Going solo has enabled Ziggy to branch out with his creativity and spread his message about reggae music. Ziggy was not surprised by the recent addition of reggae music to UNESCO’s list of cultural institutions worthy of protection and preservation.
“Well, to me, it is the message in the music that people reflect on. It is the most important thing. Reggae music is a music that brings consciousness and awareness to all people,” Ziggy said.
When asked how he would compare contemporary reggae music to the current dancehall style music, Ziggy laughed and states there is no comparison between the two.
“To me it seems all related. It is a different vibration. I think both styles carry a different spirit. The two styles are separate, but together in a way. You know what I mean? Not much music out there that can really give a message right now. Even though they are separate they are still connected in a way.”

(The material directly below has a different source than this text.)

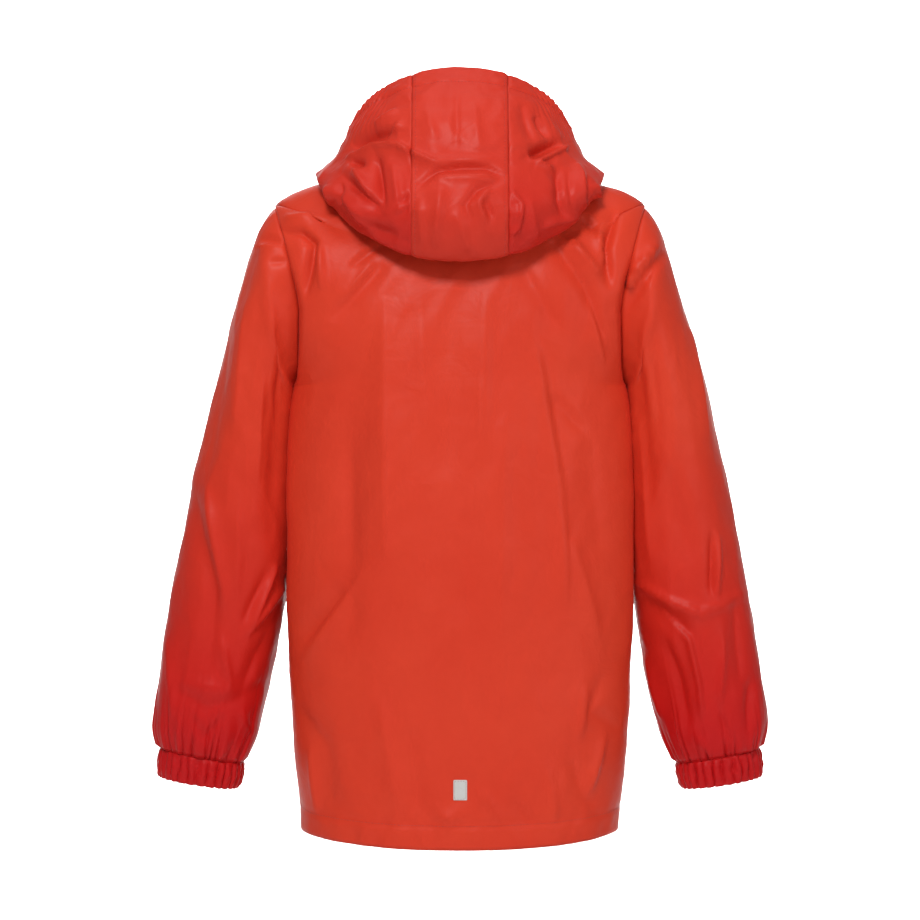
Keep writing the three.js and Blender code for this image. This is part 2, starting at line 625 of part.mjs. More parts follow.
// Hood panels
const rimCasing = (i, j) => (hoodStations[j] >= hoodLoops.length - 1 ? casingExtra : 0);
addMesh("hood_centre", clothWall(foldedCentre, normalOf, { extra: rimCasing }), hoodCloth);
sides.forEach(({ name }, k) => {
  addMesh(`hood_side_${name}`, clothWall(foldedHoodSides[k], normalOf, { extra: rimCasing }), hoodCloth);
});

// Reflective patch, made from the back panel's own surface and moved out
function backDepthAt(x, z) {
  const { rows } = foldedBack;
  for (let j = 2; j < lowerRows.length; j++) {
    for (let i = 0; i < rows[j].length - 1; i++) {
      const [a, b, c, d] = [rows[j][i], rows[j][i + 1], rows[j + 1][i], rows[j + 1][i + 1]];
      const along = (x - a.x) / (b.x - a.x);
      const up = (z - mix(a.z, b.z, along)) / (mix(c.z, d.z, along) - mix(a.z, b.z, along));
      const inside = along >= 0 && along <= 1 && up >= 0 && up <= 1;
      if (inside) return mix(mix(a.y, b.y, along), mix(c.y, d.y, along), up);
    }
  }
  throw new Error("the patch lies off the back");
}
const patchSheet = makeSheet(
  makeRows(3, 3, (i, j) => {
    const x = patch.x + (1 - i) * (patch.width / 2);
    const z = patch.z + (j - 1) * (patch.height / 2);
    return new THREE.Vector3(x, backDepthAt(x, z) + clothThickness / 2 + patch.lift + patch.thickness / 2, z);
  }),
);
const patchWall = clothWall(patchSheet, () => new THREE.Vector3(0, 1, 0), { thickness: patch.thickness });
addMesh("reflective_patch", patchWall, reflectivePatch);

// Zip tapes: strips just inside the front edge, from the hem to the hood's chin
const bodyFrontEdge = frontRows.map((row) => bodyPoint(row, -1, 0, 1));
const frontSeamColumn = backHalfColumns + frontColumns;
const hoodFrontEdge = hoodStations.slice(1).map((station) => hoodPoint(frontSeamColumn, station, 1));
const frontEdge = [...bodyFrontEdge, ...hoodFrontEdge.filter((p) => p.z > neck.frontZ)];
const edgeDepth = column(frontEdge.map(({ y, z }) => ({ y, z })), "z", "y");
const tapeHeights = [zip.footZ];
for (const { z } of frontEdge) {
  if (z > tapeHeights.at(-1) + zip.stepHeight && z < zip.topZ - zip.stepHeight) tapeHeights.push(z);
}
tapeHeights.push(zip.topZ);
sides.forEach(({ name, side }) => {
  const sheet = makeSheet(
    makeRows(tapeHeights.length, 2, (i, j) => {
      const z = tapeHeights[j];
      const inner = mix(zip.innerEdge, zip.spreadEdge, smooth((z - slider.z + slider.length) / slider.length));
      const outwards = side > 0 ? i : 1 - i;
      const y = edgeDepth(z) + zip.setBack + outwards * zip.outerSetBack;
      return new THREE.Vector3(side * mix(inner, zip.tapeWidth, outwards), y, z);
    }),
  );
  const tape = clothWall(sheet, normalTable([sheet]), { thickness: zip.tapeThickness });
  addMesh(`zip_tape_${name}`, tape, zipTapeWeave);
});

// Slider and pull, made from blocks joined or cut as solids
function solid(geometry, x, y, z) {
  const plainGeometry = geometry.clone();
  plainGeometry.deleteAttribute("normal");
  plainGeometry.deleteAttribute("uv");
  plainGeometry.translate(x, y, z);
  const merged = mergeVertices(plainGeometry);
  return new wasm.Manifold(
    new wasm.Mesh({
      numProp: 3,
      vertProperties: Float32Array.from(merged.attributes.position.array),
      triVerts: Uint32Array.from(merged.index.array),
    }),
  );
}
function geometryOf(made) {
  const mesh = made.getMesh();
  const geometry = new THREE.BufferGeometry();
  geometry.setAttribute("position", new THREE.Float32BufferAttribute(mesh.vertProperties, 3));
  geometry.setIndex(Array.from(mesh.triVerts));
  return geometry;
}
const block = (x, y, z) => new THREE.BoxGeometry(x, y, z);
const zipY = edgeDepth(slider.z) + zip.setBack;
const frontPlateY = zipY - slider.halfOpening - slider.plate / 2;
const crownFootY = frontPlateY - slider.plate / 2;

function roundedPlate(width, length, thickness, radius) {
  const shape = new THREE.Shape();
  const w = width / 2;
  const l = length / 2;
  shape.moveTo(-w + radius, -l);
  shape.lineTo(w - radius, -l);
  shape.absarc(w - radius, -l + radius, radius, -Math.PI / 2, 0, false);
  shape.lineTo(w, l - radius);
  shape.absarc(w - radius, l - radius, radius, 0, Math.PI / 2, false);
  shape.lineTo(-w + radius, l);
  shape.absarc(-w + radius, l - radius, radius, Math.PI / 2, Math.PI, false);
  shape.lineTo(-w, -l + radius);
  shape.absarc(-w + radius, -l + radius, radius, Math.PI, 1.5 * Math.PI, false);
  const settings = { depth: thickness, bevelEnabled: false, curveSegments: 5 };
  const geometry = new THREE.ExtrudeGeometry(shape, settings);
  geometry.translate(0, 0, -thickness / 2);
  geometry.rotateX(Math.PI / 2);
  return geometry;
}
function sliderSolid() {
  const plate = roundedPlate(slider.width, slider.length, slider.plate, slider.corner);
  const front = solid(plate, 0, frontPlateY, slider.z);
  const back = solid(plate, 0, zipY + slider.halfOpening + slider.plate / 2, slider.z);
  const neckDepth = 2 * slider.halfOpening + slider.plate;
  const neckZ = slider.z + slider.length / 2 - sliderNeck.length / 2 - sliderNeck.inset;
  const neckBlock = solid(block(sliderNeck.width, neckDepth, sliderNeck.length), 0, zipY, neckZ);
  const archY = crownFootY - crown.height / 2 + crown.sink;
  const arch = solid(block(crown.width, crown.height, crown.length), 0, archY, slider.z);
  const hole = solid(
    block(crown.width + 2, crown.opening, crown.length - 2 * crown.leg),
    0,
    crownFootY - crown.opening / 2,
    slider.z,
  );
  return front.add(back).add(neckBlock).add(arch.subtract(hole));
}
addMesh("zip_slider", geometryOf(sliderSolid()), paintedMetal);

// The pull hangs from its bar, which turns under the crown.
const pullPivot = new THREE.Vector3(0, crownFootY - crown.opening / 2, slider.z);
function pullSolid() {
  const length = pull.length + pull.bar;
  const plate = roundedPlate(pull.width, length, pull.thickness, pull.tipRadius);
  const body = solid(plate, pullPivot.x, pullPivot.y, pullPivot.z + pull.bar / 2 - length / 2);
  const eye = solid(
    block(pull.eyeWidth, pull.thickness + 2, pull.eyeLength),
    pullPivot.x,
    pullPivot.y,
    pullPivot.z - pull.bar / 2 - pull.eyeLength / 2,
  );
  return body.subtract(eye);
}
addMesh("zip_pull", geometryOf(pullSolid()), paintedMetal);

export default jacket;
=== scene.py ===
from math import acos, atan2, cos, exp, floor, pi, radians, sin
from random import Random

import bmesh
import bpy
from mathutils import Euler, Matrix, Vector, noise


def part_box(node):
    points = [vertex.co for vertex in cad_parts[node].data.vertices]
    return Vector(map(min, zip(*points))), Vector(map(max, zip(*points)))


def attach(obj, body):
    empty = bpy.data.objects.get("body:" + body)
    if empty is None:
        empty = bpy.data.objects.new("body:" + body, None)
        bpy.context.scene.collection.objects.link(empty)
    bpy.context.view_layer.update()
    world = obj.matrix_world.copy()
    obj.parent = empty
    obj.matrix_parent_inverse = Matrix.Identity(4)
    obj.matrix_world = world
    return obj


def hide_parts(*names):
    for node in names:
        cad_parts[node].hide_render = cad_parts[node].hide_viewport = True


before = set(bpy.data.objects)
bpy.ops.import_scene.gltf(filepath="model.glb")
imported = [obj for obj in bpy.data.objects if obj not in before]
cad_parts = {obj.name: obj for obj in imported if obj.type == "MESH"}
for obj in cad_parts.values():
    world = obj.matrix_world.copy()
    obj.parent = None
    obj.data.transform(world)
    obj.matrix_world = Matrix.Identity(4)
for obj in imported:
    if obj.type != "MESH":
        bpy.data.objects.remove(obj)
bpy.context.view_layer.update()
print("frame loaded:", len(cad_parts), "nodes")


# Small tools
def clamp01(a):
    return min(1.0, max(0.0, a))


def smooth(a):
    a = clamp01(a)
    return a * a * (3 - 2 * a)


def mix(a, b, share):
    return a + (b - a) * share


def bump(x, y, z, size):  # soft noise from -1 to 1, with lumps of about this size in mm
    return noise.noise(Vector((x, y, z)) / size)


def column(rows, value):  # a smooth value from a table, at any place along its first column
    keys = [row[0] for row in rows]
    values = [row[value] for row in rows]

    def slope(i):
        low = max(0, i - 1)
        high = min(len(rows) - 1, i + 1)
        return (values[high] - values[low]) / (keys[high] - keys[low])

    def read(at):
        if at <= keys[0]:
            return values[0]
        if at >= keys[-1]:
            return values[-1]
        i = next(k for k, edge in enumerate(keys) if edge > at) - 1
        span = keys[i + 1] - keys[i]
        s = (at - keys[i]) / span
        return (
            (2 * s**3 - 3 * s**2 + 1) * values[i]
            + (s**3 - 2 * s**2 + s) * span * slope(i)
            + (3 * s**2 - 2 * s**3) * values[i + 1]
            + (s**3 - s**2) * span * slope(i + 1)
        )

    return read


def alongCurve(points, at):  # a place on a smooth curve through points, at counts them
    last = len(points) - 1
    k = min(last - 1, max(0, floor(at)))
    before = points[k - 1] if k > 0 else points[0] * 2 - points[1]
    after = points[k + 2] if k + 2 <= last else points[last] * 2 - points[last - 1]
    start, end = points[k], points[k + 1]
    gaps = [max(1e-4, (b - a).length ** 0.5) for a, b in ((before, start), (start, end), (end, after))]
    leave = (start - before) / gaps[0] - (end - before) / (gaps[0] + gaps[1]) + (end - start) / gaps[1]
    arrive = (end - start) / gaps[1] - (after - start) / (gaps[1] + gaps[2]) + (after - end) / gaps[2]
    leave, arrive = leave * gaps[1], arrive * gaps[1]
    s = at - k
    return (
        start
        + leave * s
        + (start * -3 + end * 3 - leave * 2 - arrive) * s**2
        + (start * 2 - end * 2 + leave + arrive) * s**3
    )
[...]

In 2017 The Caribbean Heritage Organization created the Robert Nesta Marley Humanitarian Award in honor in honor of Bob’s spirit of giving and serving the less fortunate. Ziggy’s children, Judah, Gideon and Abraham have been presenters of this annual award. Ziggy is proud that his children are recognizing the actions of their grandparent and wants the focal point to continue to be on that aspect of the Marley name.
“Yeah, mon, the children see things, but we are raising them not to put so much emphasis on your name. It should be more of what your actions are. It is all about leading by example in things. They know the words of the songs and understand the message in the music. That is what is important to us.
Ziggy and I shared our experiences of studio life in Jamaica. He confessed for him current studio life is very lonely, he misses the family like atmosphere. Back in the days there was always a lot of people hanging around. Artist would form little mini jam sessions. “Back in the day we had a whole heap of people and ting and ting. Life was good.” said Ziggy. He continues, “Music is a lot different than when I was growing up. Back then, it was real and it meant something. Today music is great for entertainment but lacking soul.”
When asked who are some of the most important people in his life? Ziggy is not hesitant to say his wife, Orly Agai, along, with his four children: Judah Victoria-13, Gideon Robert Nesta-11, Abraham Selassie Robert Nesta-7, and Isaiah Sion Robert Nesta-2.
In 2004, with Ziggy’s family expanding they moved from their tiny West Hollywood home to their current home in Beverly Hills. This is where Ziggy spends his moments relaxing, recording tracks in his spacious studio, playing soccer, hiking, jogging, and his favorite thing to do, cooking.
His culinary skills and that of his sister, Karen Marley, have led to the success of his cookbook, Ziggy Marley and Family Cookbook. The cookbook pays homemage to his Jamaican roots. Contributions for the book were also made from his wife and children. The cookbook has such delicious dishes as: Vegetarian Hash, dumplings, Jerk Chicken, Tofu in Coconut Curry, Fish Soup. I asked Ziggy with all these delicious recipes in his book, what he would consider his favorite Jamaican dish.
“Bwoy, I would have to say ackee an’ saltfish, mon. I actually had some this morning with some green plantain.” he said through laughter.
The singer believes that sharing food is a wonderful way to bring the family together. He is proud to say that all his children are involved in cooking, even young Abraham has gotten in the habit of cooking eggs in the morning.
Ziggy holds that living in a multi-cultural and inter-faith family is no challenge for the Marley family. He shared that while on tour in Tel Aviv last year, the family celebrated daughter Judah’s bat mitzvah. When asked about Judah’s reaction to being in the ceremony as well as growing up in an interfaith household, Marley, who is Rastafarian and his wife, Jewish, says, “My life, how I live, can’t be defined. I don’t want to be defined by what people’s idea of what things are supposed to be. Yes, I am Rasta, but I define myself. When she sees my life, she doesn’t see a Rastafarian, or a Jewish life or whatever stereotypical thing that means. We don’t connect to people’s ideas of what things are supposed to be. We just live how we live. We live with love and this is what she sees.”
Ziggy shared that he has many upcoming projects in the works: another book, and a possible collaboration with recording artist Citizencope.
I look forward to seeing him on one of his upcoming tours and to once again feel like a teen girl in Kingston captivated by the music.